To be done » Write out only the span of lines that begins at the line with "blocks = corner_blocks(cage)" and ends at the line with "zip(*points))), Vector(map(max, zip(*points)))". Keep both end lines, word for word.

Data section »
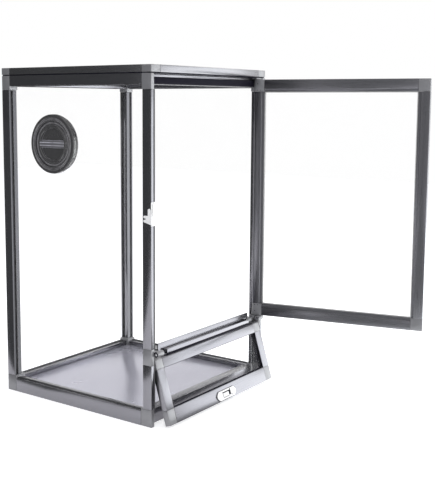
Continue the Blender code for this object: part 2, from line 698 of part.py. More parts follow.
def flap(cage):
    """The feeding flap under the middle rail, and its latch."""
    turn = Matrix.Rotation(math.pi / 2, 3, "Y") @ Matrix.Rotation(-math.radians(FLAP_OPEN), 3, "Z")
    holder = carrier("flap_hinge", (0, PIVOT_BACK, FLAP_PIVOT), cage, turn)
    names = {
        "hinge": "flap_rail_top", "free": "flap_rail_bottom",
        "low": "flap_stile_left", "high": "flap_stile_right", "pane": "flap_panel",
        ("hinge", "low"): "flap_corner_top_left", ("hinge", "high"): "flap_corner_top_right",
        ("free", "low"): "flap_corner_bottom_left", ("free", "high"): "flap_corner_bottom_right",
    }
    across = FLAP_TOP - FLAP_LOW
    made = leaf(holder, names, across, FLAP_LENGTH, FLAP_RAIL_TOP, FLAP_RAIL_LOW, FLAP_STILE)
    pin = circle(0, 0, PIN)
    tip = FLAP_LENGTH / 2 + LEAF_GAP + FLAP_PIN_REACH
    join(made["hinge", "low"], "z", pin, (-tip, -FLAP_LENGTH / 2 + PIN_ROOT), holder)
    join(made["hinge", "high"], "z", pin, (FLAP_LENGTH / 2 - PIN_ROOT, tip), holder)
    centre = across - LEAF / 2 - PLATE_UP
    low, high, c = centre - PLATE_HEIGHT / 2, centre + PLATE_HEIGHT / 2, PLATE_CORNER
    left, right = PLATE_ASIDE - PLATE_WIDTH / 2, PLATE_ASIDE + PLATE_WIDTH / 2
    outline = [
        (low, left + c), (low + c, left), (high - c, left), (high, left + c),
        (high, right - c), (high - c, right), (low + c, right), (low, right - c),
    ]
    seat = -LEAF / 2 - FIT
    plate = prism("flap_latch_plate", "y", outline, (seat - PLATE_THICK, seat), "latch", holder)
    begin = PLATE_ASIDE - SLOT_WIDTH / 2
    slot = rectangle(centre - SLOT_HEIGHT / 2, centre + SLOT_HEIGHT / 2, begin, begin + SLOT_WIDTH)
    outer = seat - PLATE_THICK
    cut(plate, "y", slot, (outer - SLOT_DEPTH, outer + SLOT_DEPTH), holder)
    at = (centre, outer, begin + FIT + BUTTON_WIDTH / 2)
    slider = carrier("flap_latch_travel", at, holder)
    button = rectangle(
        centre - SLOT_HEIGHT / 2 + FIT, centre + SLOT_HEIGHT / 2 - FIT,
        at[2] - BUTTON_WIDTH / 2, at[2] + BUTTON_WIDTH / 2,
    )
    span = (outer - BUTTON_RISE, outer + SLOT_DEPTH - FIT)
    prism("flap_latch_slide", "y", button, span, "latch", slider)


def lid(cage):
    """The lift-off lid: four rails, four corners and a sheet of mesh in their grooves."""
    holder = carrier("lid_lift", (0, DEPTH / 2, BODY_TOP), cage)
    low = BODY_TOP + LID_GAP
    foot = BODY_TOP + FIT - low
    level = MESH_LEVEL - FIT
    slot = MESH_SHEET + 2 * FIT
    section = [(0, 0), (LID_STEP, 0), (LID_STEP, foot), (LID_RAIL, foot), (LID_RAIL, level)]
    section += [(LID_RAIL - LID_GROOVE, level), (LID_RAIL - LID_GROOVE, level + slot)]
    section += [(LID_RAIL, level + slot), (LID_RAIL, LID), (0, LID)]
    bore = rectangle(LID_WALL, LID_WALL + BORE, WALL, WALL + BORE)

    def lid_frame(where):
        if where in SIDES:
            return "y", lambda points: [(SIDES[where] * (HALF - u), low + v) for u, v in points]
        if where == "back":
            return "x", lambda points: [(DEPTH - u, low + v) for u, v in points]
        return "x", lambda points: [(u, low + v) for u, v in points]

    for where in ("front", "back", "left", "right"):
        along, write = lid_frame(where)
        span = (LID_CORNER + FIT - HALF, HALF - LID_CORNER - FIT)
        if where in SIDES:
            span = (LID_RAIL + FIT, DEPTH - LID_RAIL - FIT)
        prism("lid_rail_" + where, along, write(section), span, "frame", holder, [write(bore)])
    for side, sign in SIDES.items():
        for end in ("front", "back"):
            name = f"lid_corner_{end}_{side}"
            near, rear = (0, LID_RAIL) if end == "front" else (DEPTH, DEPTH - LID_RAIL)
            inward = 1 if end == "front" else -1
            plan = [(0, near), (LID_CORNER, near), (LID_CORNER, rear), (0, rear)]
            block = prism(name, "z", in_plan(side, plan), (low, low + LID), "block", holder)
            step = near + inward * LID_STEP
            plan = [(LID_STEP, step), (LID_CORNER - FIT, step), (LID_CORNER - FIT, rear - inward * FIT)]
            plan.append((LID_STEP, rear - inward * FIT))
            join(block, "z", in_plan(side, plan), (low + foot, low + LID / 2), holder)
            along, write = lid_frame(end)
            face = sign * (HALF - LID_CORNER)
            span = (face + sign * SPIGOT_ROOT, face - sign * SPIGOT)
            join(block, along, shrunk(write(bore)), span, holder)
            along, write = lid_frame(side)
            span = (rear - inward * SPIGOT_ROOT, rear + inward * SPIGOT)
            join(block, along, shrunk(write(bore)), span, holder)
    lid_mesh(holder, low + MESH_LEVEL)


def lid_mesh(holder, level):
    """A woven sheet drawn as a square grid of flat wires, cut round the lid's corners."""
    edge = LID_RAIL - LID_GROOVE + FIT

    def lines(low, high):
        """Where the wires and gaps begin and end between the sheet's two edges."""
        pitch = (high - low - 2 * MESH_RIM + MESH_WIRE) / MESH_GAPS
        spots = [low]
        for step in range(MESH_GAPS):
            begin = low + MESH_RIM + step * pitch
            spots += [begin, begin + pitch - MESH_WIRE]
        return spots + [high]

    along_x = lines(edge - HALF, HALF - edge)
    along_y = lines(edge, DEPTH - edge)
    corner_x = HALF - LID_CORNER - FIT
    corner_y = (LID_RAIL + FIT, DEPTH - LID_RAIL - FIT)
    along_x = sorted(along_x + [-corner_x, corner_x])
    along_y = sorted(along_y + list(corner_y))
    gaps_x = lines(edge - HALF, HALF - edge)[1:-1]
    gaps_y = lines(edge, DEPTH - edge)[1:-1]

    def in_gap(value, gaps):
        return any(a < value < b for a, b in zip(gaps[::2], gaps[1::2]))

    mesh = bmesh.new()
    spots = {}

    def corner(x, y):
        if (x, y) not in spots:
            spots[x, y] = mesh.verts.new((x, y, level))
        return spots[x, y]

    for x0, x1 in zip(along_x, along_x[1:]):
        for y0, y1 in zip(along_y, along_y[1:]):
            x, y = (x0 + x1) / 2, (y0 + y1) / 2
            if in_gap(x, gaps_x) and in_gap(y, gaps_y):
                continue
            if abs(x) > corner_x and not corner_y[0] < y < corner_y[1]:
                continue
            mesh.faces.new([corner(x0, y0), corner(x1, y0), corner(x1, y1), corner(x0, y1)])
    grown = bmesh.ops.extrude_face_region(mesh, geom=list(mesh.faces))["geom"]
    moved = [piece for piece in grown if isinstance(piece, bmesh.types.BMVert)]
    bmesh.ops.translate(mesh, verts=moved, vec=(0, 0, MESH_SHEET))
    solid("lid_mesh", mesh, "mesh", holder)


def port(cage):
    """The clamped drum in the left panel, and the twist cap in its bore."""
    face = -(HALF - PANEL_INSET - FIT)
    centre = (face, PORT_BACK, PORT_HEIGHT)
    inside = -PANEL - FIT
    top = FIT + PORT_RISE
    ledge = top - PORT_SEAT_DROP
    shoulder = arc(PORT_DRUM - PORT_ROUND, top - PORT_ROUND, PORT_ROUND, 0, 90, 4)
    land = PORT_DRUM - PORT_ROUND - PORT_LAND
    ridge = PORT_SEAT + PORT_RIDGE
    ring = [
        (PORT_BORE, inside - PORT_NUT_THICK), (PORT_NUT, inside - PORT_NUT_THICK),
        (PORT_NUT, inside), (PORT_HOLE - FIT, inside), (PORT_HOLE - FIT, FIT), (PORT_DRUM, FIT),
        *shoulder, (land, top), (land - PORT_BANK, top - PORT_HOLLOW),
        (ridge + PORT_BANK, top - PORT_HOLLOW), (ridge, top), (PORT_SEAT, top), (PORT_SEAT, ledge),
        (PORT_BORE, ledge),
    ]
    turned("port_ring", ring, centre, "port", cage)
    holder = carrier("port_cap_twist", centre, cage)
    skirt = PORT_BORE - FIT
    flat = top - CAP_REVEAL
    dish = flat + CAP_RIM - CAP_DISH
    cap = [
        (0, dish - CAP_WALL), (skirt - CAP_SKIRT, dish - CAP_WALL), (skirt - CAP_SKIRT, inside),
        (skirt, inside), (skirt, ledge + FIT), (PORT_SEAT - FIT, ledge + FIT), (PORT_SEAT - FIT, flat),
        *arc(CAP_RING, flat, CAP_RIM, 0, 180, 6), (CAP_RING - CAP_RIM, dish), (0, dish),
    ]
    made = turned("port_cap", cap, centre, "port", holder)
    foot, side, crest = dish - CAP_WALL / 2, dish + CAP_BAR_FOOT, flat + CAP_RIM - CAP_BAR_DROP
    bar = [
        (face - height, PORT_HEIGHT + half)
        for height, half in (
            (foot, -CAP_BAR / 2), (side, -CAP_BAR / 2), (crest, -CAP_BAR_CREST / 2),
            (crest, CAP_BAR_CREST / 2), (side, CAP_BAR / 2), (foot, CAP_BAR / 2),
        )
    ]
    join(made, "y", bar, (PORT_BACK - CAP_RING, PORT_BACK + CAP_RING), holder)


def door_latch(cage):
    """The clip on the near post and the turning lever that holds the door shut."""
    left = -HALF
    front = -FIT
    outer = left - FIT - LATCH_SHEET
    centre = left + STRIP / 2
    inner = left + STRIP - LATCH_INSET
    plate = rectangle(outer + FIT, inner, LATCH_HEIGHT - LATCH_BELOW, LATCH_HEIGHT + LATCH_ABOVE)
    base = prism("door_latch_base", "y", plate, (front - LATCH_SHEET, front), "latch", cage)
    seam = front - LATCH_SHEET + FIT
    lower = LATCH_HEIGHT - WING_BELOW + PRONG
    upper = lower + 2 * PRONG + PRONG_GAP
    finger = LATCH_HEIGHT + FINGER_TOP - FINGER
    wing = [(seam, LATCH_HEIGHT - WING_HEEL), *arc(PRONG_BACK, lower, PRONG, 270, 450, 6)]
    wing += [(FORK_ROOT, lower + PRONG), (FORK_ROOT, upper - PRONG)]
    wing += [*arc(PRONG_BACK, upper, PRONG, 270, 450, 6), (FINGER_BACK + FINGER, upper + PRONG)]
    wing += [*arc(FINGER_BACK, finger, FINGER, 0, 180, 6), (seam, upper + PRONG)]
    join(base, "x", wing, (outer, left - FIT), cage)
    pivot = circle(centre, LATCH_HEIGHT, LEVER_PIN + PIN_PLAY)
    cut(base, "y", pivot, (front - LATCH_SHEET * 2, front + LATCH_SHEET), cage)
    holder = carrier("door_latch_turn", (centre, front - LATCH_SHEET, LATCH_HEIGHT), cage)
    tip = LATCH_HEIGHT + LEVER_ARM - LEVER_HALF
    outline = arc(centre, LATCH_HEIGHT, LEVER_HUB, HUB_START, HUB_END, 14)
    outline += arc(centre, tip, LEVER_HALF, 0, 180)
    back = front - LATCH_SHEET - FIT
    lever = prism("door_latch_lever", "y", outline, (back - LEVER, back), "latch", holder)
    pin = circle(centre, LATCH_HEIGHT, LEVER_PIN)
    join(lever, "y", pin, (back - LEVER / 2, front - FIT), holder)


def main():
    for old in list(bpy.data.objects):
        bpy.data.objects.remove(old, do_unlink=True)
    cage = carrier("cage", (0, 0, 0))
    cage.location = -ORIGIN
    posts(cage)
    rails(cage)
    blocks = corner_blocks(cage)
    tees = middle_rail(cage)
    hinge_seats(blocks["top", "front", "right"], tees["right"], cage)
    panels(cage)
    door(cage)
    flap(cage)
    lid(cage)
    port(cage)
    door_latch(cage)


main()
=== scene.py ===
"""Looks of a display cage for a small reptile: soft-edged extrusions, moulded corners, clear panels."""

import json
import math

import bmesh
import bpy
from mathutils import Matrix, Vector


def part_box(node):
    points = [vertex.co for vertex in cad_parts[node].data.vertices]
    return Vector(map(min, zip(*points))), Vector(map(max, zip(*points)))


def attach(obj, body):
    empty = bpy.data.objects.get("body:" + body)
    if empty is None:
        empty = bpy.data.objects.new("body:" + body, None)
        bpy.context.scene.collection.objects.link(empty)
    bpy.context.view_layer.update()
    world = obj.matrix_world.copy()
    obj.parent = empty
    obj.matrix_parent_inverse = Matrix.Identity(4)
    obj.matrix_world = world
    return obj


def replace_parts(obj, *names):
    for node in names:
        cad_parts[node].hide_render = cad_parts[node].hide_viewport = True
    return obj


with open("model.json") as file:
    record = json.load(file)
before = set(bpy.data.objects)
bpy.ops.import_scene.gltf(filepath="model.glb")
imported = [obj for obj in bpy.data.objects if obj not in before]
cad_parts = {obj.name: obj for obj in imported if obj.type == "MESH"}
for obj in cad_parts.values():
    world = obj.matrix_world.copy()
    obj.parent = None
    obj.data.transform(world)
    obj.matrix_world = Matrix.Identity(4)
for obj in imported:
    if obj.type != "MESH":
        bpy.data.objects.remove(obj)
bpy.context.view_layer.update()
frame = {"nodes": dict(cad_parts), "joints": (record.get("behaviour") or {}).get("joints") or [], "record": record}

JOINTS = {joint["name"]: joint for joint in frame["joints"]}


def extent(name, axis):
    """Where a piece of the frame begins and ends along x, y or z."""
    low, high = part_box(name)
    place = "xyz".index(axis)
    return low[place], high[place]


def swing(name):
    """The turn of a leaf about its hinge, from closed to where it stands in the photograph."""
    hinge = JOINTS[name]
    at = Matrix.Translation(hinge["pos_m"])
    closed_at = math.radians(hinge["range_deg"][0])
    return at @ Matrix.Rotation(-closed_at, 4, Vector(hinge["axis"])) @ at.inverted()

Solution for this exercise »
    blocks = corner_blocks(cage)
    tees = middle_rail(cage)
    hinge_seats(blocks["top", "front", "right"], tees["right"], cage)
    panels(cage)
    door(cage)
    flap(cage)
    lid(cage)
    port(cage)
    door_latch(cage)


main()
=== scene.py ===
"""Looks of a display cage for a small reptile: soft-edged extrusions, moulded corners, clear panels."""

import json
import math

import bmesh
import bpy
from mathutils import Matrix, Vector


def part_box(node):
    points = [vertex.co for vertex in cad_parts[node].data.vertices]
    return Vector(map(min, zip(*points))), Vector(map(max, zip(*points)))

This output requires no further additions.